[SHORT TASK]
Return exactly the listing's lines, from its first line to the line holding "LIP_RISE = 0.95", ends included.

[DATASET CONTENT]
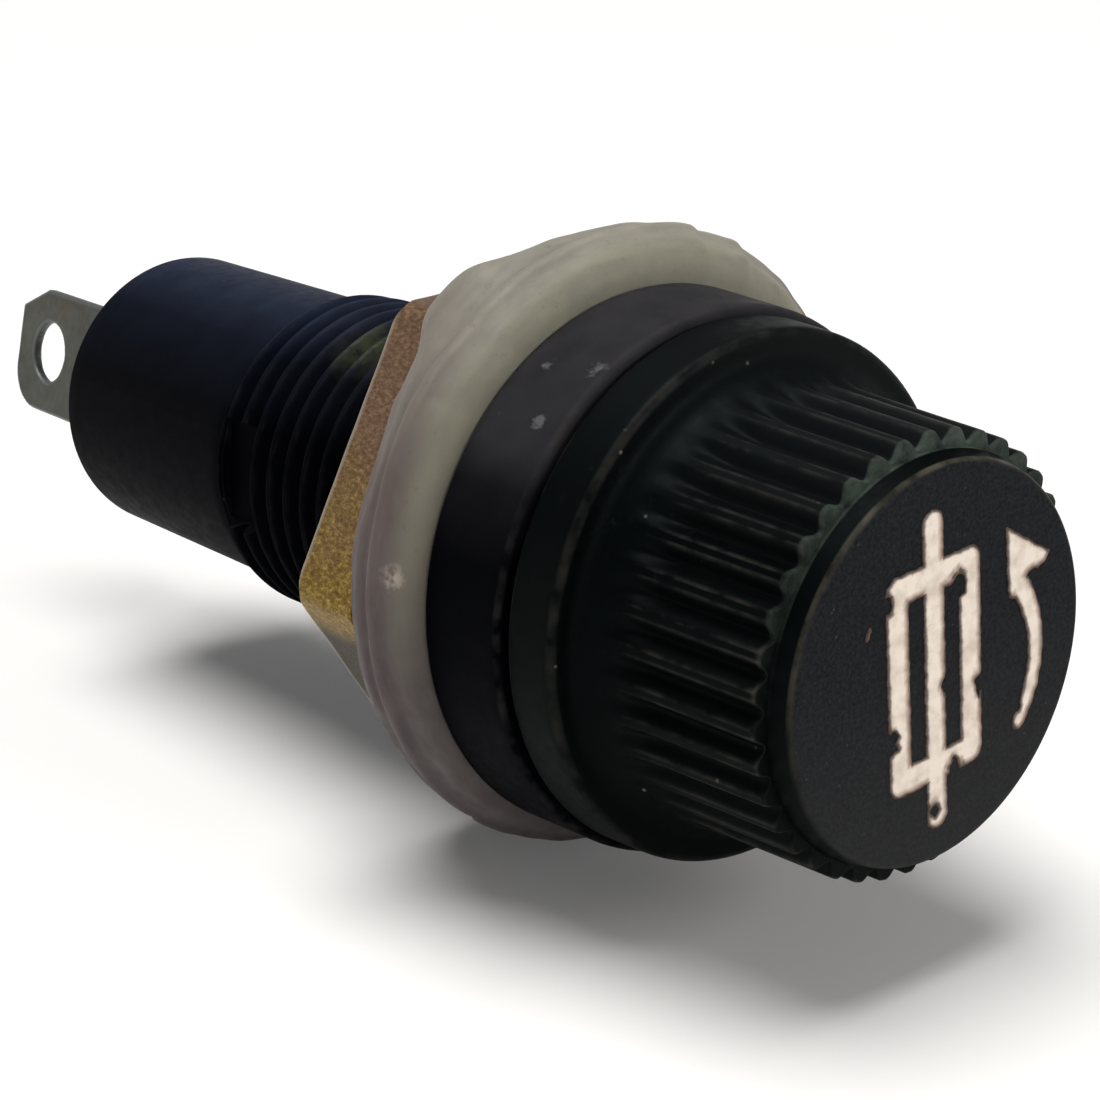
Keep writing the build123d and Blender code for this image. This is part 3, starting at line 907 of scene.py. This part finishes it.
# The same for the swells that the nut's corner squeezes out of the rear half.
SWELLS = ((152, -0.24, 12), (129, 0.22, 12), (110, 0.22, 14))
LIP_ANGLE = 122.0
LIP_RISE = 0.95


def make_washer():
    """The soft washer: a sloped front, a raised ridge, a groove, lumps and a lip over the nut's corner."""
    low, high = node_box("soft_washer")
    cx, cz = (low[0] + high[0]) / 2, (low[2] + high[2]) / 2
    big = (high[0] - low[0]) / 2
    front, back = low[1], high[1]
    outline = [
        (WASHER_BORE_R, front, 0.1),
        (big - 1.1, front, 0.3),
        (big - 0.52, front + 0.28, 0.25),
        (big - 0.26, front + 0.86, 0.2),
        (big, front + 1.02, 0.14),
        (big, front + 1.34, 0.14),
        (big - 0.2, front + 1.5, 0.2),
        (big - 0.06, front + 1.86, 0.4),
        (big - 0.26, front + 2.34, 0.3),
        (big - 0.44, back - 0.05, 0.3),
        (big - 0.9, back, 0.2),
        (WASHER_BORE_R, back, 0.1),
    ]

    def lumps(r, y, angle):
        outside = smoothstep(7.0, 9.5, r)
        station = y[0]
        bump = ring_wobble(angle, 4, station / 2, 1.6, 7)
        fine = ring_wobble(angle, 9, station, 0.9, 1)
        wave = ring_wobble(angle, 2, 0, 1.0, 11)
        inside_faces = smoothstep(0, 0.5, y - front) * smoothstep(0, 0.5, back - y)
        grown = r + outside * (0.15 * bump + 0.05 * fine - 0.07)
        for place, tall, wide in STEPS:
            away = turned_from(angle, place)
            step = np.tanh(away / radians(0.8)) * np.exp(-np.abs(away) / radians(wide))
            grown = grown + outside * tall * 0.6 * step
        squeezed = float(smoothstep(front + 1.3, back - 0.5, station))
        for place, swell, wide in SWELLS:
            away = turned_from(angle, place)
            grown = grown + outside * squeezed * swell * np.exp(-((away / radians(wide)) ** 2))
        away = turned_from(angle, LIP_ANGLE)
        lip = smoothstep(9.55, 9.95, r) * squeezed * np.exp(-((away / radians(10)) ** 4))
        y = y + LIP_RISE * lip * (1 + 0.3 * bump)
        return grown, y + outside * 0.1 * wave * inside_faces

    outline = refined(rounded(outline, 6), 0.2)
    washer = turned("soft_washer_look", outline, angles_for(480), lumps, sharp=70)
    for vertex in washer.data.vertices:
        vertex.co.x += cx * MM
        vertex.co.z += cz * MM
    piece(washer, "washer", POLYMER, "soft_washer")


NUT_FLATS = 17.0
NUT_ANGLE = 3.0
NUT_BORE_R = 6.0
NUT_FACE_R = 6.3


def make_nut():
    """The hex nut: sawn flats, chamfered rear corners and a threaded bore."""
    front, back = NUT_FRONT, NUT_BACK
    apothem = NUT_FLATS / 2
    corner = apothem / cos(pi / 6)
    outline = [
        (6.15, front),
        (corner, front, 0.06),
        (corner, back, 0.12),
        (NUT_FACE_R, back),
        (NUT_BORE_R, back - 0.2),
        (NUT_BORE_R, front + 0.2),
    ]

    def hexagon(r, y, angle):
        if r[0] < NUT_BORE_R + 0.01:
            ridge = smoothstep(0.46, 0.08, np.abs((y / PITCH + angle / TAU) % 1.0 - 0.5))
            return 6.06 - 0.1 * ridge * smoothstep(0.1, 0.4, y - front) * smoothstep(0.1, 0.4, back - y), y
        if r[0] < NUT_FACE_R + 0.05:
            return r, y
        away = (angle - radians(NUT_ANGLE + 30)) % (pi / 3)
        away = np.minimum(away, pi / 3 - away)
        flat = np.minimum(apothem / np.cos(away), corner - 0.1)
        chamfer = corner + 0.1 - 1.5 * np.clip(y - (back - NUT_CHAMFER), 0, 1)
        worn = 0.03 * ring_wobble(angle, 8, y[0], 1.5, 4)
        shrink = np.clip((r - NUT_FACE_R) / (corner - NUT_FACE_R), 0, 1)
        return NUT_FACE_R + (np.minimum(flat, chamfer) + worn - 0.02 - NUT_FACE_R) * shrink, y

    outline = refined(rounded(outline), 0.14)
    nut = turned("hex_nut_look", outline, angles_for(480, radians(NUT_ANGLE)), hexagon, sharp=28)
    piece(nut, "nut", BRASS, "hex_nut")


# ---- lugs

LUG_ANGLE = 78.0
LUG_OFFSET = 1.6
LUG_HALF = 2.57
LUG_THICKNESS = 0.5
LUG_BEND_R = 0.45
LUG_RIVET = 2.3
LUG_HOLE_R = 1.25
LUG_HOLE_BACK = 2.5
# How far in from the tip, and how high, the cropped corner starts and ends.
LUG_CROP = ((1.95, 2.6), (0.2, 1.75))
LUG_TRIM = 0.25
SIDE_OFFSET = 4.67
SIDE_HALF = 2.1
SIDE_HOLE_BACK = 1.95
SIDE_HOLE_R = 0.95


def box_depth(u, v, u0, u1, half, corner):
    """How far a point is inside a plate from u0 to u1 whose far corners are rounded."""
    centre = u1 - corner
    if u > centre and abs(v) > half - corner:
        return corner - hypot(u - centre, abs(v) - (half - corner))
    return min(u - u0, u1 - u, half - abs(v))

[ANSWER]
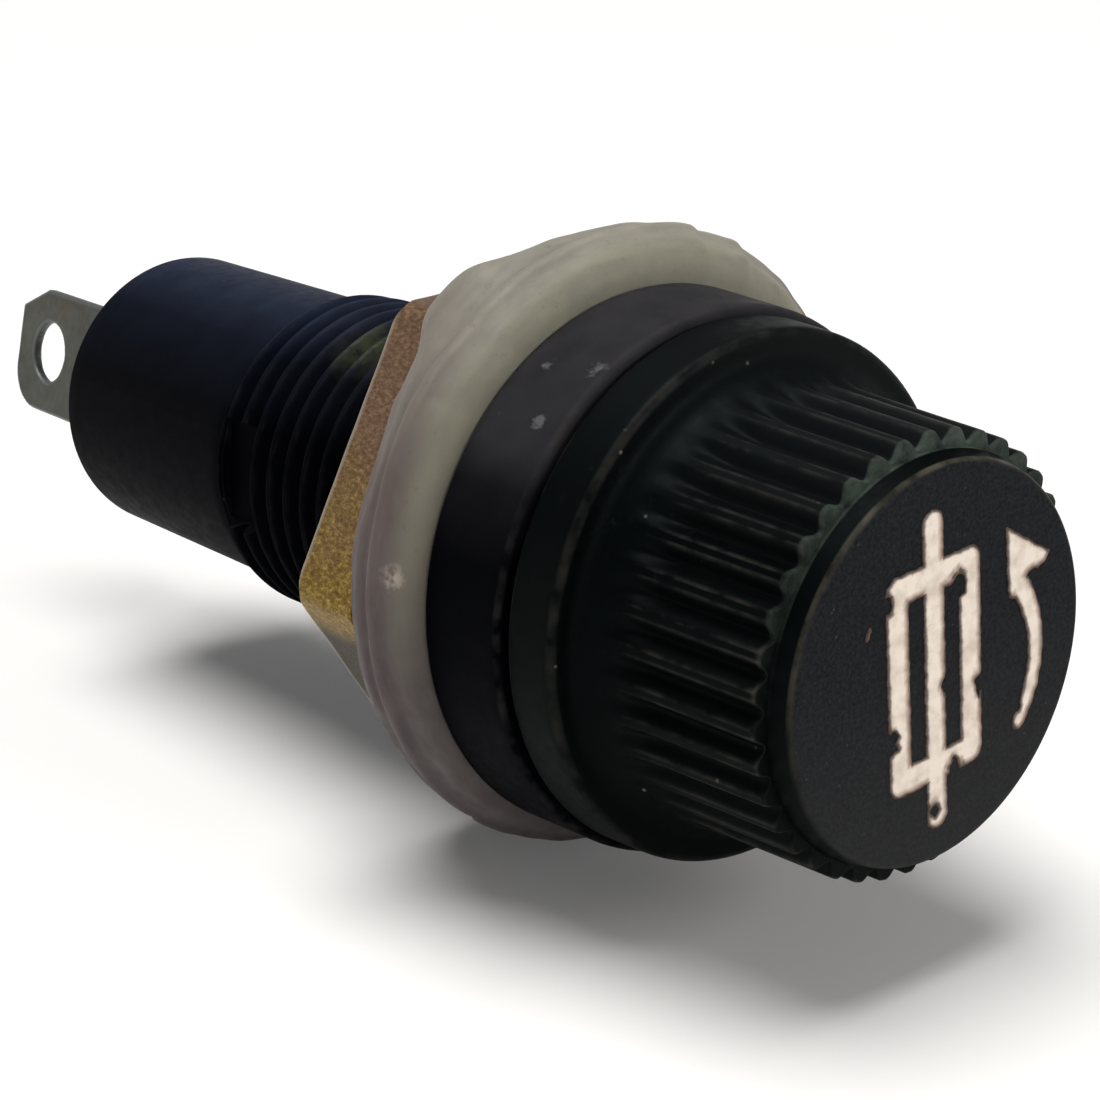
Keep writing the build123d and Blender code for this image. This is part 3, starting at line 907 of scene.py. This part finishes it.
# The same for the swells that the nut's corner squeezes out of the rear half.
SWELLS = ((152, -0.24, 12), (129, 0.22, 12), (110, 0.22, 14))
LIP_ANGLE = 122.0
LIP_RISE = 0.95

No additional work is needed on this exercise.